Summary What happened (e.g.service x went down / service y was non-performant at an average 1.2 second response time ), over what period (e.g. for 80 minutes) as a result of what general event (e.g. new application coming online / upgrade to API that seemed to break things ).
Root Cause An explanation of the circumstances, and contributing factors, in which this incident occurred. Look to physical, human and organizational causes, and in each case, ask and apply the following process in analyzing all three aspects: a) what does the problem look like from each aspect (e.g. physical vs. human), b) what data have I collected that supports my conclusions in a), c) identify possible causal factors by using the following analysis tools (and others that you find useful) i) Appreciation (asking “So what” for each data point that you feel is relevant, ii) 5 Whys - continue to ask “Why” until there are no more possibilities to answer the question, iii) Drill Down - decompose the problem into smaller and smaller components until you cannot decompose any further, and iv) Cause and Effect diagramming.
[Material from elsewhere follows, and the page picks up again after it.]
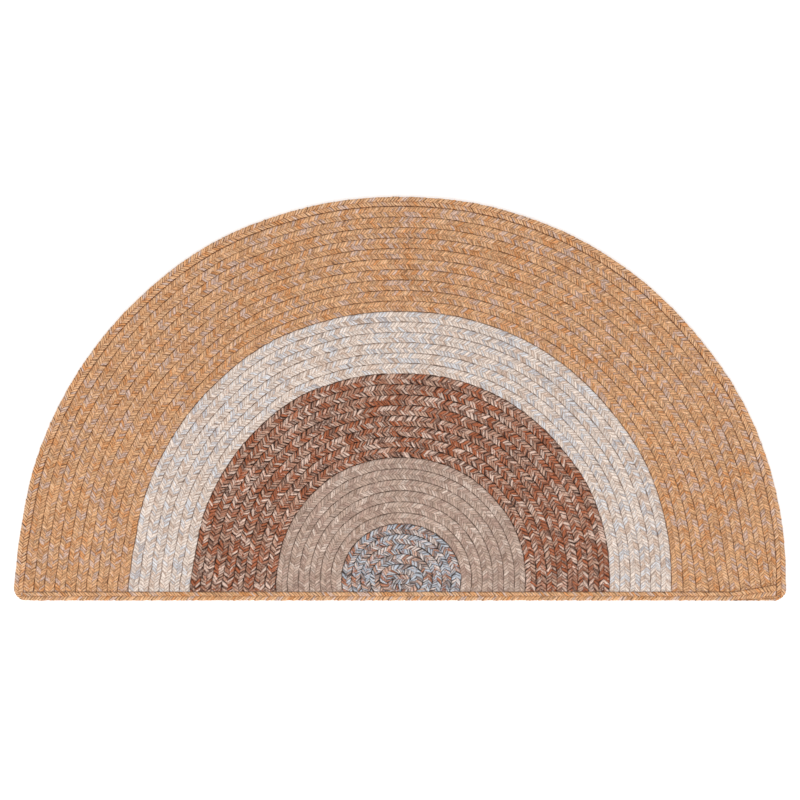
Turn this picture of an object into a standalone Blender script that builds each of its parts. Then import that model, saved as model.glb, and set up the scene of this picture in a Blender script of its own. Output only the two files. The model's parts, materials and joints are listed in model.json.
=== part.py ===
"""Half-moon rug: a round coil of flat braid, sewn row to row, cut straight across and edged with braid.

Metres, +Z up. The rug lies flat on Z = 0 with its straight side towards -Y and its arc towards +Y. It is
modelled round the coil's centre, then moved so that the origin is the bottom centre of the whole rug.
"""

import math

import bmesh
import bpy

# The braid: a flattened tube, lower at the seams between rows
BRAID_THICK = 0.0095
SEAM_HEIGHT = 0.0058
SHOULDER_HEIGHT = 0.0088
SHOULDER_SHARE = 0.26

# The coil, before and after it is cut
DISC_RADIUS = 0.5785
CUT_BELOW_CENTRE = 0.0185
GAP = 0.0003
STEP_DEG = 6.0

# Each band of the coil, from the middle out
BANDS = [
    # name, outer radius, rows of braid
    ("core_coil", 0.0834, 5),
    ("taupe_band", 0.1840, 6),
    ("rust_band", 0.3118, 8),
    ("cream_band", 0.4053, 6),
    ("gold_band", 0.5637, 10),
]
CORE_STEP_DEG = 1.5 * STEP_DEG
HAIRPIN_RADIUS = 0.0075

# How far the hand-laid rows stand outside or inside a true circle
UNEVENNESS = [
    # degrees round from +X, offset in metres
    (-90, 0.0008),
    (-2, 0.0008),
    (10, 0.0012),
    (25, 0.0015),
    (40, -0.0010),
    (60, -0.0003),
    (75, -0.0011),
    (90, -0.0023),
    (105, -0.0003),
    (120, 0.0026),
    (135, 0.0008),
    (150, 0.0000),
    (162, 0.0002),
    (171, -0.0009),
    (177, 0.0014),
    (182, 0.0057),
    (270, 0.0057),
]
EVEN_WITHIN = 0.090
UNEVEN_BEYOND = 0.300
OVAL_START = 0.0128
OVAL_FADE = 0.120

# At the right end the gold rows drift outwards, and the last of them is pinched against the edging
DRIFT = 0.0098
DRIFT_FROM_DEG = 10.2
DRIFT_FULL_DEG = -1.8
DRIFT_GROWS_OVER = 0.055
PINCH_OVER = 0.019

# The edging braid, which runs round the arc, turns at the left and comes back along the cut
STRAIGHT_WIDTH = 0.0137
STRAIGHT_STEPS = 8
LEFT_TURN = 0.0190
LEFT_END_DEG = 181.5
RIGHT_TURN = 0.0180
TURN_STEPS = 5
PIVOT_RADIUS = 0.0004

# Its two ends are lapped at the right corner, the arc's end tapering out below the straight row
LAP_LENGTH = 0.062
LAP_STEPS = 6
LAP_RISE = 0.0105
TAIL_TIP = 0.0020
TAIL_WIDTH = 0.0075

# The section of the edging braid
SECTION = [
    # share of the width from the outer side, share of the thickness
    (0.00, 0.20),
    (0.00, 0.55),
    (0.20, 0.92),
    (0.50, 1.00),
    (0.80, 0.92),
    (1.00, 0.60),
    (1.00, 0.18),
    (0.86, 0.00),
    (0.14, 0.00),
]

# The yarns' colours (linear) and finish
YARN_ROUGHNESS = 0.9
YARN_METALLIC = 0.0
COLOURS = {
    "core_coil": (0.330, 0.320, 0.330),
    "taupe_band": (0.420, 0.310, 0.240),
    "rust_band": (0.260, 0.120, 0.080),
    "cream_band": (0.680, 0.580, 0.500),
    "gold_band": (0.600, 0.340, 0.160),
    "edging_braid": (0.600, 0.330, 0.150),
}
SHARP_DEG = 50.0


def clear_scene():
    for thing in list(bpy.data.objects):
        bpy.data.objects.remove(thing, do_unlink=True)


def yarn(name):
    """A piece's own material."""
    material = bpy.data.materials.new(name + "_yarn")
    material.use_nodes = True
    shader = material.node_tree.nodes["Principled BSDF"]
    shader.inputs["Base Color"].default_value = (*COLOURS[name], 1.0)
    shader.inputs["Roughness"].default_value = YARN_ROUGHNESS
    shader.inputs["Metallic"].default_value = YARN_METALLIC
    return material


def eased(x):
    """A smooth rise from 0 to 1."""
    x = min(max(x, 0.0), 1.0)
    return x * x * (3.0 - 2.0 * x)


def between(low, high, share):
    return low + (high - low) * share


def uneven(degrees):
    """The offset of the outer rows at one angle, eased between the rows of UNEVENNESS."""
    for (start, low), (end, high) in zip(UNEVENNESS, UNEVENNESS[1:]):
        if degrees <= end:
            return between(low, high, eased((degrees - start) / (end - start)))
    return UNEVENNESS[-1][1]


def drift(radius, degrees):
    """How far a gold row has drifted outwards as it nears its right end."""
    inner, outer = BANDS[-2][1], BANDS[-1][1]
    near_end = (DRIFT_FROM_DEG - degrees) / (DRIFT_FROM_DEG - DRIFT_FULL_DEG)
    grown = eased((radius - inner) / DRIFT_GROWS_OVER) * eased((outer - radius) / PINCH_OVER)
    return DRIFT * grown * min(max(near_end, 0.0), 1.0) ** 2


def laid(radius, degrees):
    """Where a point of the ideal round coil lies in the hand-laid one: oval at the start, uneven outside."""
    spread = eased((radius - EVEN_WITHIN) / (UNEVEN_BEYOND - EVEN_WITHIN))
    oval = OVAL_START * math.exp(-radius / OVAL_FADE) * eased(radius / (2 * HAIRPIN_RADIUS))
    turn = math.radians(degrees)
    out = radius + spread * uneven(degrees) + oval * math.cos(turn) ** 2 + drift(radius, degrees)
    return out * math.cos(turn), out * math.sin(turn)


def new_object(name, builder):
    mesh = bpy.data.meshes.new(name)
    builder.to_mesh(mesh)
    builder.free()
    made = bpy.data.objects.new(name, mesh)
    bpy.context.collection.objects.link(made)
    return made


def lofted(name, rings, closes_round):
    """One closed skin through rings of points, each ring a section of the piece."""
    builder = bmesh.new()
    sections = [[builder.verts.new(point) for point in ring] for ring in rings]
    for ring, following in zip(sections, sections[1:] + sections[:1]):
        if following is sections[0] and not closes_round:
            builder.faces.new(ring)
            builder.faces.new(following)
            continue
        for i in range(len(ring)):
            builder.faces.new((ring[i - 1], ring[i], following[i], following[i - 1]))
    bmesh.ops.remove_doubles(builder, verts=builder.verts, dist=0.00001)
    bare = [edge for edge in builder.edges if not edge.link_faces]
    bmesh.ops.delete(builder, geom=bare, context="EDGES")
    bmesh.ops.recalc_face_normals(builder, faces=builder.faces)
    return new_object(name, builder)


def finish(made):
    """The piece's material, and smooth shading across its soft edges."""
    made.data.materials.append(yarn(made.name))
    made.data.shade_smooth()
    made.data.set_sharp_from_angle(angle=math.radians(SHARP_DEG))


def ribbed_profile(inner, outer, rows):
    """A band's section as (radius, height): each row of braid rises to a crown between its two seams."""
    points = []
    start = inner
    if inner == 0.0:
        points += [(0.0, BRAID_THICK), (SHOULDER_SHARE * outer / rows, SHOULDER_HEIGHT)]
        start = HAIRPIN_RADIUS
    pitch = (outer - start) / rows
    for row in range(rows):
        seam = start + row * pitch
        points += [
            (seam, SEAM_HEIGHT),
            (seam + SHOULDER_SHARE * pitch, SHOULDER_HEIGHT),
            (seam + 0.5 * pitch, BRAID_THICK),
            (seam + (1.0 - SHOULDER_SHARE) * pitch, SHOULDER_HEIGHT),
        ]
    return points + [(outer, SEAM_HEIGHT), (outer, 0.0), (inner, 0.0)]


def ring_at(profile, degrees):
    return [(*laid(radius, degrees), height) for radius, height in profile]


def lap_start():
    return laid(DISC_RADIUS - RIGHT_TURN, 0.0)[0] - LAP_LENGTH


def lap_end():
    return laid(DISC_RADIUS - RIGHT_TURN, 0.0)[0]


def lap_share(x):
    """From 0 where the lap begins to 1 at the right corner."""
    return min(max((x - lap_start()) / (lap_end() - lap_start()), 0.0), 1.0)


def cut_side(x):
    """The cut across the coil: straight, and rising a little where the edging is lapped."""
    return LAP_RISE * lap_share(x) - CUT_BELOW_CENTRE


def cut_off():
    """A block whose upper side is the cut, for what the maker cuts away."""
    reach = 1.2 * DISC_RADIUS
    builder = bmesh.new()
    outline = [(x, cut_side(x)) for x in (-reach, lap_start(), lap_end(), reach)]
    outline += [(reach, -reach), (-reach, -reach)]
    face = builder.faces.new([builder.verts.new((x, y, -BRAID_THICK)) for x, y in outline])
    grown = bmesh.ops.extrude_face_region(builder, geom=[face])["geom"]
    upper = [corner for corner in grown if isinstance(corner, bmesh.types.BMVert)]
    bmesh.ops.translate(builder, verts=upper, vec=(0.0, 0.0, 3 * BRAID_THICK))
    bmesh.ops.recalc_face_normals(builder, faces=builder.faces)
    made = new_object("cut_off", builder)
    made.hide_render = True
    made.display_type = "WIRE"
    return made


def cut_across(made, block):
    cut = made.modifiers.new("cut_across", "BOOLEAN")
    cut.operation = "DIFFERENCE"
    cut.object = block


def band(name, inner, outer, rows, block):
    """One colour of the coil: its ribbed section carried round the centre, then cut across."""
    profile = ribbed_profile(inner, outer, rows)
    if inner == 0.0:
        angles = [step * CORE_STEP_DEG for step in range(round(360 / CORE_STEP_DEG))]
    else:
        below = math.degrees(math.asin(CUT_BELOW_CENTRE / inner)) / STEP_DEG
        spare = math.ceil(below + 0.5)
        angles = [step * STEP_DEG for step in range(-spare, round(180 / STEP_DEG) + spare + 1)]
    made = lofted(name, [ring_at(profile, turn) for turn in angles], inner == 0.0)
    cut_across(made, block)
    return made


def edging_stations():
    """The edging braid's (outer point, inner point) pairs, from its tapered tail to its other end."""
    side = -CUT_BELOW_CENTRE - GAP - STRAIGHT_WIDTH
    coil_edge = BANDS[-1][1] + GAP
    steps = range(LAP_STEPS)
    lap_xs = [between(lap_start(), lap_end(), step / LAP_STEPS) for step in steps]
    turns = [step / TURN_STEPS for step in range(TURN_STEPS + 1)]

    def tail(x):
        return side + between(TAIL_TIP, TAIL_WIDTH, lap_share(x))

    stations = [((x, side), (x, tail(x))) for x in lap_xs]

    heel_x = laid(coil_edge, 0.0)[0]
    heel_y = side + TAIL_WIDTH
    turn_x = lap_end()
    turn_y = side + RIGHT_TURN
    for share in turns:
        angle = math.radians(between(-90, 0, share))
        outer = (turn_x + RIGHT_TURN * math.cos(angle), turn_y + RIGHT_TURN * math.sin(angle))
        along = between(turn_x, heel_x, min(2 * share, 1.0))
        up = between(heel_y, turn_y, max(2 * share - 1.0, 0.0))
        stations.append((outer, (along, up)))

    for step in range(round(180 / STEP_DEG) + 1):
        turn = step * STEP_DEG
        stations.append((laid(DISC_RADIUS, turn), laid(coil_edge, turn)))

    pivot_x = laid(coil_edge, LEFT_END_DEG)[0]
    pivot_y = -CUT_BELOW_CENTRE - GAP
    centre_x = laid(DISC_RADIUS, LEFT_END_DEG)[0] + LEFT_TURN
    centre_y = side + LEFT_TURN
    for share in turns:
        angle = math.radians(between(180, 270, share))
        outer = (centre_x + LEFT_TURN * math.cos(angle), centre_y + LEFT_TURN * math.sin(angle))
        inner_x = pivot_x + PIVOT_RADIUS * (1.0 + math.cos(angle))
        inner_y = pivot_y + PIVOT_RADIUS * (1.0 + math.sin(angle))
        stations.append((outer, (inner_x, inner_y)))

    for step in range(1, STRAIGHT_STEPS):
        x = between(centre_x, lap_start() - LAP_LENGTH / LAP_STEPS, step / (STRAIGHT_STEPS - 1))
        stations.append(((x, side), (x, cut_side(x) - GAP)))
    end_x = laid(coil_edge, 0.0)[0] - GAP
    for x in lap_xs + [lap_end(), end_x]:
        stations.append(((x, tail(x) + GAP), (x, cut_side(x) - GAP)))
    return stations


def edging():
    """The edging braid, one length whose section follows its stations."""
    rings = []
    for outer, inner in edging_stations():
        ring = []
        for across, up in SECTION:
            x = between(outer[0], inner[0], across)
            y = between(outer[1], inner[1], across)
            ring.append((x, y, up * BRAID_THICK))
        rings.append(ring)
    return lofted("edging_braid", rings, False)


def seat_on_origin(pieces, block):
    """Moves the rug, with the block that cuts it, so that the bottom centre of its box is the origin."""
    bpy.context.view_layer.update()
    seen = bpy.context.evaluated_depsgraph_get()
    points = [corner.co.copy() for made in pieces for corner in made.evaluated_get(seen).data.vertices]
    middle = [(min(p[axis] for p in points) + max(p[axis] for p in points)) / 2 for axis in (0, 1)]
    for made in pieces + [block]:
        made.location = (-middle[0], -middle[1], 0.0)


def main():
    clear_scene()
    block = cut_off()
    pieces = []
    inner = 0.0
    for name, outer, rows in BANDS:
        pieces.append(band(name, inner, outer, rows, block))
        inner = outer + GAP
    pieces.append(edging())
    seat_on_origin(pieces, block)
    for made in pieces:
        finish(made)
    print("rug laid:", [made.name for made in pieces])


main()
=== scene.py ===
"""Half-moon rug: flat braid coiled in rows, sewn row to row, cut straight across and edged with braid.

Metres, +Z up. The rug lies on the floor with its straight side towards -Y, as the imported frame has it.
"""

import json
import math

import bmesh
import bpy
import numpy as np
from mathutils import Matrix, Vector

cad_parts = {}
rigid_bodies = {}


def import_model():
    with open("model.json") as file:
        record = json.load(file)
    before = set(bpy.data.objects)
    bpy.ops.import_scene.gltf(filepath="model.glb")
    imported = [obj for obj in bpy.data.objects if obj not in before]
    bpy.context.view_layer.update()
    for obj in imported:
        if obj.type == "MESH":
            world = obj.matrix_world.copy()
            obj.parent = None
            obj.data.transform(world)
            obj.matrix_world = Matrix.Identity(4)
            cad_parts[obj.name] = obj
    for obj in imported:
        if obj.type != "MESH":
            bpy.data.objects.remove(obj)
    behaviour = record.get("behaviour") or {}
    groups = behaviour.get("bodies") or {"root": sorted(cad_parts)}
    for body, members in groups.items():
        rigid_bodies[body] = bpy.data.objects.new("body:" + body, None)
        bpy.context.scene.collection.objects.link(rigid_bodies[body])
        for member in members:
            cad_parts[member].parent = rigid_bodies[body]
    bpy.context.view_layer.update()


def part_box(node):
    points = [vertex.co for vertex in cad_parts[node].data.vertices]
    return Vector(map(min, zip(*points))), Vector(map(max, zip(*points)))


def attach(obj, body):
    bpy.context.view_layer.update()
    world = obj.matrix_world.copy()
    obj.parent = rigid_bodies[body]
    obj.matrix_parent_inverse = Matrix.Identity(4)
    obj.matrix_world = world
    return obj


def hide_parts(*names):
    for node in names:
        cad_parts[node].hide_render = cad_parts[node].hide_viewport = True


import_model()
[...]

Impact Overall effect on users (e.g. over 1 million requests for insurance quotations were delayed / failed) and on revenue (e.g. with a potential loss of xxx dollars related to failed insurance quotations).
Trigger What event precipitated the problem (e.g. the outage of a System API caused a batch job that synchronizes balance data to fail).
Resolution What steps were take to resolve the problem (e.g. rollback to prior version, redirecting traffic, etc…).
Detection How was the error/problem detected (e.g. long delays in insurance quotations / failed quotes reported by xxx users).
Action Items Taskings and Owners that occurred to rectify the problem.
Lessons Learned Important to cover all 3 areas of 1) What went well, 2) What went wrong, and 3) Where we got lucky.
Timeline Essentially a “screenplay” of the incident with clearly denoted dates and normalized time (i.e. UTC).